• _Task_
Reproduce exactly the lines below from the one containing "cover = make_cover(tilt, mats)" through the one containing "before = set(bpy.data.objects)", including both, and nothing else.

+ + + +

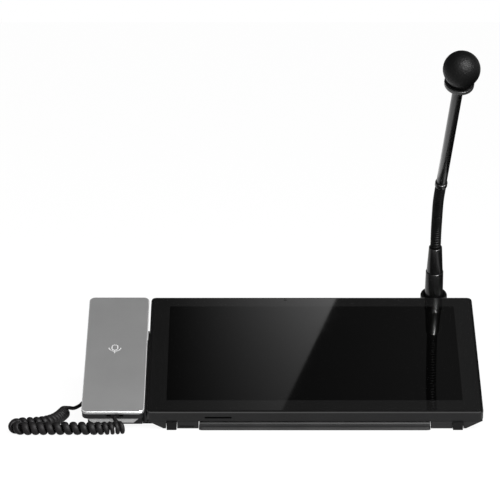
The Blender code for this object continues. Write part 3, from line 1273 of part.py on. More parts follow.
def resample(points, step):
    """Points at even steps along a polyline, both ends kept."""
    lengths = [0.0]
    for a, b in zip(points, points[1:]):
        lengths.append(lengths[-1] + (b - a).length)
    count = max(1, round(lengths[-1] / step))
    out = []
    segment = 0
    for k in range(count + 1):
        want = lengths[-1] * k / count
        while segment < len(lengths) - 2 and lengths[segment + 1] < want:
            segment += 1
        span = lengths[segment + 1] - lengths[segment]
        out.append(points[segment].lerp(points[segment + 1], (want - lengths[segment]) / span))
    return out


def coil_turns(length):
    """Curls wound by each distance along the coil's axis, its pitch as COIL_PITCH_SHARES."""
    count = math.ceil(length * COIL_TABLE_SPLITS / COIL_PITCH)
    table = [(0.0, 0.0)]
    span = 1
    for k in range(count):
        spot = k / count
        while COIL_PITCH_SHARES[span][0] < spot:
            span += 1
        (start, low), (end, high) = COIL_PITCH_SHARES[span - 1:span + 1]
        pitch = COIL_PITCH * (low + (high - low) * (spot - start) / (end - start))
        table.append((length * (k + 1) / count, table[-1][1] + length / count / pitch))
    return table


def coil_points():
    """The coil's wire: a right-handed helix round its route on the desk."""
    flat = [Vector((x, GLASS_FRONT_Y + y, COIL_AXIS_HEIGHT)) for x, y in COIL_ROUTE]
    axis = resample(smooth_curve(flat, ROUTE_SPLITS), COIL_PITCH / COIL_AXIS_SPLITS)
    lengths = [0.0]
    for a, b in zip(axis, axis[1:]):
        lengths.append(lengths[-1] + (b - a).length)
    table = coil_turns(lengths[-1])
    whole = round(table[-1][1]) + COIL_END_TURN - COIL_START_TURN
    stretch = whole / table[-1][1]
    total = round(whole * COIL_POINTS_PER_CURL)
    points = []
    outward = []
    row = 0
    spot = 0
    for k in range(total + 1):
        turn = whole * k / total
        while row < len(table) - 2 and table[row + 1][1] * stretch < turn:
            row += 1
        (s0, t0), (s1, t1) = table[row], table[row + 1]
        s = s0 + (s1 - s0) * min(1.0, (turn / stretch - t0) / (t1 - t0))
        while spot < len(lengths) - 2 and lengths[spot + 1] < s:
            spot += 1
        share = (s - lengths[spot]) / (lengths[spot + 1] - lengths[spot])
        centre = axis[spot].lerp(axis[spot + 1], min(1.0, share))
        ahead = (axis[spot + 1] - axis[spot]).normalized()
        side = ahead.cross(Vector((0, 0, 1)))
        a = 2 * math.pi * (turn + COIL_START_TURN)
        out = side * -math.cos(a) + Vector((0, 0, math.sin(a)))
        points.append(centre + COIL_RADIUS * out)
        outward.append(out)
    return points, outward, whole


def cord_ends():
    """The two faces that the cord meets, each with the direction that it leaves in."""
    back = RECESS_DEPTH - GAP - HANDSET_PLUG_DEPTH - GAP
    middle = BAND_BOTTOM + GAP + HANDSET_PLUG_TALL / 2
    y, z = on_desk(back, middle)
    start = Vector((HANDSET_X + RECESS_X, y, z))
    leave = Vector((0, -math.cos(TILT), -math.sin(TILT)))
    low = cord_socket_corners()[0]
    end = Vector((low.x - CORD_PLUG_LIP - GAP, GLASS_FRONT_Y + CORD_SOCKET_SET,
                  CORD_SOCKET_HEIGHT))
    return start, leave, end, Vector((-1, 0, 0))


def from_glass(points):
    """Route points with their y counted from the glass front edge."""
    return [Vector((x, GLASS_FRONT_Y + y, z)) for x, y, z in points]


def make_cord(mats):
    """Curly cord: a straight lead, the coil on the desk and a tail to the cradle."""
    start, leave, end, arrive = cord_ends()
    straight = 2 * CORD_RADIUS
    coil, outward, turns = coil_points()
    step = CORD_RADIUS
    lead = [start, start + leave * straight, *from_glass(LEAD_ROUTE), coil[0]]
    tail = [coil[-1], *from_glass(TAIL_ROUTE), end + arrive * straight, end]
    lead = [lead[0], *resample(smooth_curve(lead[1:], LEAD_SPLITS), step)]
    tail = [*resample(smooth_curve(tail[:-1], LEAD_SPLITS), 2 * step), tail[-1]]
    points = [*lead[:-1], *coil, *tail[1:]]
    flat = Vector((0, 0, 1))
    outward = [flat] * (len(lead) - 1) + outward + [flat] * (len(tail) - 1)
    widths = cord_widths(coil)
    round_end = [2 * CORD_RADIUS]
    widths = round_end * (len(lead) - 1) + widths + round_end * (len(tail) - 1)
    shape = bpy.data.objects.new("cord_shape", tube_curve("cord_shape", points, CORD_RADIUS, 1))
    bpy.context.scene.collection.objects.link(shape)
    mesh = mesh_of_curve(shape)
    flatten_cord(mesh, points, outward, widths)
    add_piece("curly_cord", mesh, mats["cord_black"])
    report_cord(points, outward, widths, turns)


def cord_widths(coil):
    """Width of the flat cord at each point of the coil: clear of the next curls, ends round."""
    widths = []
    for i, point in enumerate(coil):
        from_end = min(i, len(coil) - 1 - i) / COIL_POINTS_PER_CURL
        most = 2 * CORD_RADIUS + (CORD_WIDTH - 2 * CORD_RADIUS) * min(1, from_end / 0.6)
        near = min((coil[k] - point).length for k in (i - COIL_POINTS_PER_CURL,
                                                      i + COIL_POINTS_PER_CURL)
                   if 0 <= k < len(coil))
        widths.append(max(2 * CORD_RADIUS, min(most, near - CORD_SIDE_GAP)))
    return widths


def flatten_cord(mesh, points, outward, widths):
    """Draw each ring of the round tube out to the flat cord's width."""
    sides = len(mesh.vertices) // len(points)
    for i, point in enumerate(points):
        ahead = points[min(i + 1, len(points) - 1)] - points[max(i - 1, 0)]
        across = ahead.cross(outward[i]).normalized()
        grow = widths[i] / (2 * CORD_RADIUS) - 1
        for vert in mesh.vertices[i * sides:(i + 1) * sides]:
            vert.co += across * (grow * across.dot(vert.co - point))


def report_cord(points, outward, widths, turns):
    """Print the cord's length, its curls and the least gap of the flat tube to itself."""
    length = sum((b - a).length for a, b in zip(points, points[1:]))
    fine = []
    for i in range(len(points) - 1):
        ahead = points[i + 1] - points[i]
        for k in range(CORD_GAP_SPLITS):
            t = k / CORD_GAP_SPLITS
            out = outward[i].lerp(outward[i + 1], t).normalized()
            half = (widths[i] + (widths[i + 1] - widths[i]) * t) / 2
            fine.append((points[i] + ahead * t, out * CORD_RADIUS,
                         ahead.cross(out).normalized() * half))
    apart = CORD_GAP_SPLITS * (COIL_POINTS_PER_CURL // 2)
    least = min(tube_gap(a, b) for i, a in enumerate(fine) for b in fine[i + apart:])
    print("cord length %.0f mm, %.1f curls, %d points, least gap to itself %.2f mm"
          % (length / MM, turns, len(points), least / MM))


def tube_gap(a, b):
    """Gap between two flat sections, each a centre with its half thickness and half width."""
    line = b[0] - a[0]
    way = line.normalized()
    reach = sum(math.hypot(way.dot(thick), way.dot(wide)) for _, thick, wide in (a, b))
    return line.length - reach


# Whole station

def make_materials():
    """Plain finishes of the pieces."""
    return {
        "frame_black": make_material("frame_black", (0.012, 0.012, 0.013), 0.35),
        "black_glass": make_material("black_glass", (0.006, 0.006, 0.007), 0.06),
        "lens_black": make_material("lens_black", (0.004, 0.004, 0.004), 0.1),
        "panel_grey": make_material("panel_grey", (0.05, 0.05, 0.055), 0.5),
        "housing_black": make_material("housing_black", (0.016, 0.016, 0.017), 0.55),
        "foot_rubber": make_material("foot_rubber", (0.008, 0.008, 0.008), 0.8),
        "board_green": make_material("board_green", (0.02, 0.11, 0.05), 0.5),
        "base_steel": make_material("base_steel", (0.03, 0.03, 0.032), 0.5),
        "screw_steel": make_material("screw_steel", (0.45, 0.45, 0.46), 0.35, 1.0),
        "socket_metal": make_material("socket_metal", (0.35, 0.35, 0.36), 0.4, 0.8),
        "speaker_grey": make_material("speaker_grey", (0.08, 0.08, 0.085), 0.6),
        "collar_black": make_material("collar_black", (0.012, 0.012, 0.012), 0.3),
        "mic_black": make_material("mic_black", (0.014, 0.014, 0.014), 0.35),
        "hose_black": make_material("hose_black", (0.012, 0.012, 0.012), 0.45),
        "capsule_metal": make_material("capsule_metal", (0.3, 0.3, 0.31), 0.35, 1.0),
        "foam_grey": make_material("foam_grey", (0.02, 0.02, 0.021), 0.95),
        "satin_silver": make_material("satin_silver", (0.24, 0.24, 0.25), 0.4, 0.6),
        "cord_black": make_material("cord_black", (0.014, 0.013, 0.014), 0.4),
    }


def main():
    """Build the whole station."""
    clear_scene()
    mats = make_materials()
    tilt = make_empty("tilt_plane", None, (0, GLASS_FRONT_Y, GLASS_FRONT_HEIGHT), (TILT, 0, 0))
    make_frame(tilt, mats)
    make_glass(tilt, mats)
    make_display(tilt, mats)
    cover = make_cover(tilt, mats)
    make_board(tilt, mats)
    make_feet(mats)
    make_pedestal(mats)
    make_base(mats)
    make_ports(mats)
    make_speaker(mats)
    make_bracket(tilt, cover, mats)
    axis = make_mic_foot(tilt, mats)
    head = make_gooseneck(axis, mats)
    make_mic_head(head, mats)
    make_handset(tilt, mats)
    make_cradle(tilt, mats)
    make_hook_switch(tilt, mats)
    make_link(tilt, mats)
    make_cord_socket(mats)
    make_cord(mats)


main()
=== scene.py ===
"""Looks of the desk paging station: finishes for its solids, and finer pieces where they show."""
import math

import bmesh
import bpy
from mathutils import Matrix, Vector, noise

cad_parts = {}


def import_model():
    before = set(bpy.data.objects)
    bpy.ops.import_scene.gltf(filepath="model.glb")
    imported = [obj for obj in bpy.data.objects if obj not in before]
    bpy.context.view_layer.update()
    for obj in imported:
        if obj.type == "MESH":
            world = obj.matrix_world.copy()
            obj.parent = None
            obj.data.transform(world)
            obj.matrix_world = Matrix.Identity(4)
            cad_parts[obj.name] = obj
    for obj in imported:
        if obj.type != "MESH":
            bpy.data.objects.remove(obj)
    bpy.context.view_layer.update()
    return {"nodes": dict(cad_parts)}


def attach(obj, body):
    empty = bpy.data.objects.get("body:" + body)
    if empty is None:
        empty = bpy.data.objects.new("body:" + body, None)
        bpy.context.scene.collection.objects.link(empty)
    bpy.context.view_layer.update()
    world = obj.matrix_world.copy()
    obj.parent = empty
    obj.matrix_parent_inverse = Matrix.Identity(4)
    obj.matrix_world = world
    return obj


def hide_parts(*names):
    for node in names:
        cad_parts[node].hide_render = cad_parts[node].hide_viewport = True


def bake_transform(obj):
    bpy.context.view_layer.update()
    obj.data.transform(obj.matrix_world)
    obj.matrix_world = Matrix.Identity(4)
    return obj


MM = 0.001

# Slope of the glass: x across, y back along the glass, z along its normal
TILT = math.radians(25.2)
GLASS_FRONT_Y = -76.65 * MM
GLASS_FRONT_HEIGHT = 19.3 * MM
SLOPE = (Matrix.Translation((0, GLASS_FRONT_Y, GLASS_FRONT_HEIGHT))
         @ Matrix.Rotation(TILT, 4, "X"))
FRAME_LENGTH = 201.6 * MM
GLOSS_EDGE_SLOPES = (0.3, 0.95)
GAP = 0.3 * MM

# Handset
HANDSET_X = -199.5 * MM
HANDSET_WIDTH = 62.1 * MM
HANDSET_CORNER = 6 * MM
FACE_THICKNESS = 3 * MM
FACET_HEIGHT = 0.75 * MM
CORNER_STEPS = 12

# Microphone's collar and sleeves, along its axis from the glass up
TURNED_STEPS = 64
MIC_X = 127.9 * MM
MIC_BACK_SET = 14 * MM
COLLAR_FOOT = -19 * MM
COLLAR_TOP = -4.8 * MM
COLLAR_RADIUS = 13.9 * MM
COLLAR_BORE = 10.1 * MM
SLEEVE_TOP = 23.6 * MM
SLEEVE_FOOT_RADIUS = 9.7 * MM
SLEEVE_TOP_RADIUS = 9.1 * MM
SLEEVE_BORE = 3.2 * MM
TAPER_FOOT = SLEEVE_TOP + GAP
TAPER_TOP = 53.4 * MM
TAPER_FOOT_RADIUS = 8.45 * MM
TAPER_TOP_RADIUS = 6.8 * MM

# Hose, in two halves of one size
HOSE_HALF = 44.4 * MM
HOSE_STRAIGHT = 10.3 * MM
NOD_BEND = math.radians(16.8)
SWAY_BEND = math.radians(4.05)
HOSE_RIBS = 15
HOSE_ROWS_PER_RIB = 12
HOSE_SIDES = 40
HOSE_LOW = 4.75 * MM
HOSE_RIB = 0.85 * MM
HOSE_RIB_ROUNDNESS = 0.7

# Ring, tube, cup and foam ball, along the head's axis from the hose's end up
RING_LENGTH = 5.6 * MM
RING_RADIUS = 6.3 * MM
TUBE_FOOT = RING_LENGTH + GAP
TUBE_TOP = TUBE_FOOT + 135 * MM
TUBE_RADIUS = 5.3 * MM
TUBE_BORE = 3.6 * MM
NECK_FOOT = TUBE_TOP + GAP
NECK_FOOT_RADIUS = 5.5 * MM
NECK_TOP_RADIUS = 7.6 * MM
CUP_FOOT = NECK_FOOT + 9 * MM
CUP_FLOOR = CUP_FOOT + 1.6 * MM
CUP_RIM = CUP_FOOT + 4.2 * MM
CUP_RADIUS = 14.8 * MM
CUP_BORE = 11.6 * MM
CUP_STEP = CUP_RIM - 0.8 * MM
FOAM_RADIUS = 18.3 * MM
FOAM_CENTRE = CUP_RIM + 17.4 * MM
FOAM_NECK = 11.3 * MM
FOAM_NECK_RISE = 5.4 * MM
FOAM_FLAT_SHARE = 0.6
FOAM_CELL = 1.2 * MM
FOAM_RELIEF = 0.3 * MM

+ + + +

• _Finished answer_
    cover = make_cover(tilt, mats)
    make_board(tilt, mats)
    make_feet(mats)
    make_pedestal(mats)
    make_base(mats)
    make_ports(mats)
    make_speaker(mats)
    make_bracket(tilt, cover, mats)
    axis = make_mic_foot(tilt, mats)
    head = make_gooseneck(axis, mats)
    make_mic_head(head, mats)
    make_handset(tilt, mats)
    make_cradle(tilt, mats)
    make_hook_switch(tilt, mats)
    make_link(tilt, mats)
    make_cord_socket(mats)
    make_cord(mats)


main()
=== scene.py ===
"""Looks of the desk paging station: finishes for its solids, and finer pieces where they show."""
import math

import bmesh
import bpy
from mathutils import Matrix, Vector, noise

cad_parts = {}


def import_model():
    before = set(bpy.data.objects)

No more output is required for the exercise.